Podczas sobotniego przemówienia w trakcie głównych uroczystości Dnia Strażaka szef MSWiA Marcin Kierwiński momentami zdawał się przeciągać i urywać słowa. Politycy Prawa i Sprawiedliwości zarzucili ministrowi, że mógł być pod wpływem alkoholu. On sam potem w rozmowie z dziennikarzami podkreślał, że był trzeźwy. – Musiałbym być pozbawiony rozsądku, aby przyjść pod wpływem alkoholu na uroczystość, w których bierze udział 150 osób, w tym najważniejsi ludzie w kraju. Zarzucanie mi tego jest podłe. Nie mam pojęcia, czemu mój głos został tak zniekształcony. Albo to pogłos, albo kwestie techniczne – zaznaczył w komentarzu dla Onet.pl.

Zobacz wideo
Przemówienie Marcina Kierwińskiego na obchodach Dnia Strażaka

Przemówienie Marcina Kierwińskiego. „Każdy PiSowiec powinien spalić się ze wstydu”

Inni politycy Koalicji Obywatelskiej oraz niektórzy dziennikarze zwracali też uwagę, że po zakończeniu uroczystości, gdy polityk rozmawiał z reporterami telewizyjnymi, jego głos brzmiał już normalnie.

„Każdy PiSowiec, który głosi insynuacje wobec Marcina Kierwińskiego po tym filmie powinien spali się ze wstydu. To nagranie po wystąpieniu. Problem zniknął. Obrzydliwe insynuacje zostały. Wstyd. Jak widać bez usterki nagłośnienia wszystko brzmi jak należy” – wskazywał pose KO, wiceszef MON Cezary Tomczyk.

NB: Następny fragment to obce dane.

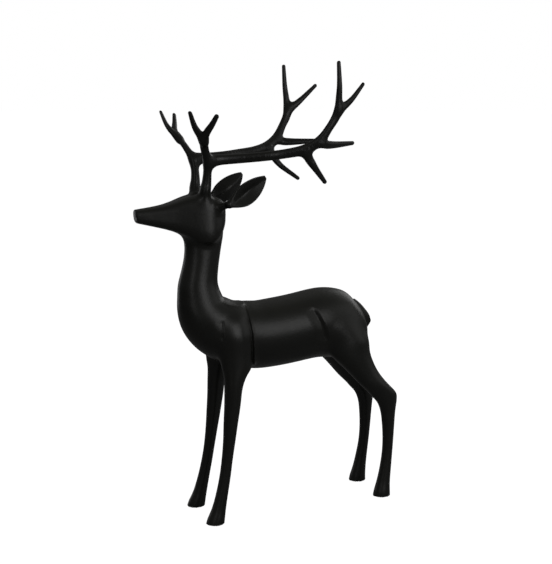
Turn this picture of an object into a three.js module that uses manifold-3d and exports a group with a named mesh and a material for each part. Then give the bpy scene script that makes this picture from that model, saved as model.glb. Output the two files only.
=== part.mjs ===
import * as THREE from 'three';
import { mergeVertices } from 'three/addons/utils/BufferGeometryUtils.js';
import Module from 'manifold-3d';

// A standing stag, cast in one piece. It faces -X, +Z is up, and it is the same on both sides of Y = 0.
// The origin is on the ground, below the middle of the stag.

// Driving sizes, in millimetres
const height = 1000;          // soles to the highest antler tip
const earWall = 4.2;          // thickness of the hollow ear at its rim
const shoulderCrease = 3.4;   // depth of the carved line behind the shoulder
const haunchCrease = 3.6;     // depth of the carved line in front of the haunch
const chestCrease = 1.6;      // depth of the soft line between chest and shoulder

// Fineness of the facets
const bodySides = 22;
const headSides = 16;
const legSides = 12;
const antlerSides = 8;
const earSides = 12;
const tailSides = 8;
const fine = 2;               // sections for each stretch of a table where the form is curved
const plain = 1;
const veryFine = 8;           // where the trunk's half width is looked up

// The pose, the proportions and the carving are shares of the height.
// Every place and half size in the tables below is in thousandths of the height.
const share = height / 1000;
const tipRounding = [35, 70];  // degrees round the end of a tine at which its last two sections lie

// Trunk and neck: each section is centred at x and z and stands across the spine.
// tilt is the direction of its upper end, in degrees up from +X.
const spine = [
  { x: 245, z: 399, depth: 15, width: 20, tilt: 96 },
  { x: 242, z: 399.5, depth: 28, width: 33, tilt: 96 },
  { x: 236.5, z: 400.5, depth: 40.5, width: 44, tilt: 96 },
  { x: 228, z: 402.5, depth: 53.5, width: 52.5, tilt: 95 },
  { x: 201, z: 406.5, depth: 74, width: 62, tilt: 93 },
  { x: 166, z: 412.5, depth: 81.5, width: 66, tilt: 91 },
  { x: 121, z: 416.5, depth: 80, width: 66.5, tilt: 90 },
  { x: 56.5, z: 408, depth: 78.5, width: 67, tilt: 90 },
  { x: 1.5, z: 403, depth: 77.5, width: 66, tilt: 90 },
  { x: -38.5, z: 402.5, depth: 76, width: 64.5, tilt: 84 },
  { x: -82.5, z: 412.5, depth: 73, width: 62.5, tilt: 67 },
  { x: -116, z: 426, depth: 68, width: 60, tilt: 54 },
  { x: -139, z: 441.5, depth: 62.4, width: 56, tilt: 44 },
  { x: -153.5, z: 459.5, depth: 57.4, width: 50, tilt: 32 },
  { x: -161.5, z: 480, depth: 51.5, width: 44, tilt: 15 },
  { x: -163.5, z: 499, depth: 48, width: 39.5, tilt: 3 },
  { x: -165, z: 526, depth: 43.7, width: 35, tilt: 0 },
  { x: -160, z: 555.5, depth: 40.5, width: 32, tilt: 0 },
  { x: -155, z: 582.5, depth: 39.4, width: 30.5, tilt: 0 },
  { x: -152.5, z: 608, depth: 40.4, width: 31, tilt: 0 },
  { x: -151, z: 636, depth: 44.5, width: 33, tilt: 0 },
  { x: -144, z: 661, depth: 40, width: 32, tilt: 0 },
];

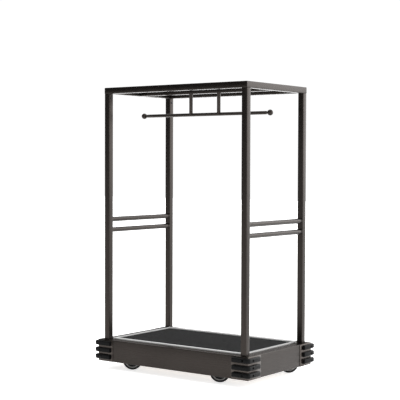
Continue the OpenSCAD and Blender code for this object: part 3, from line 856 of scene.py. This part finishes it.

Marcin Kierwiński: Zbadano mnie alkomatem

Aby przeciąć wszelkie spekulacje, szef MSWiA zdecydował się w sobotę po południu poddać badaniu alkomatem. Wynik opublikował na portalu X. „Zanim wydacie wyrok posłuchajcie moich wypowiedzi, których udzieliłem mediom po wystąpieniu. Mało tego, natychmiast udałem się na komendę Policji, gdzie zbadano mnie alkomatem. Wynik = 0,0. To co wydarzyło się na uroczystościach spowodowane było kwestiami technicznymi i pogłosem” – zaznaczył Marcin Kierwiński.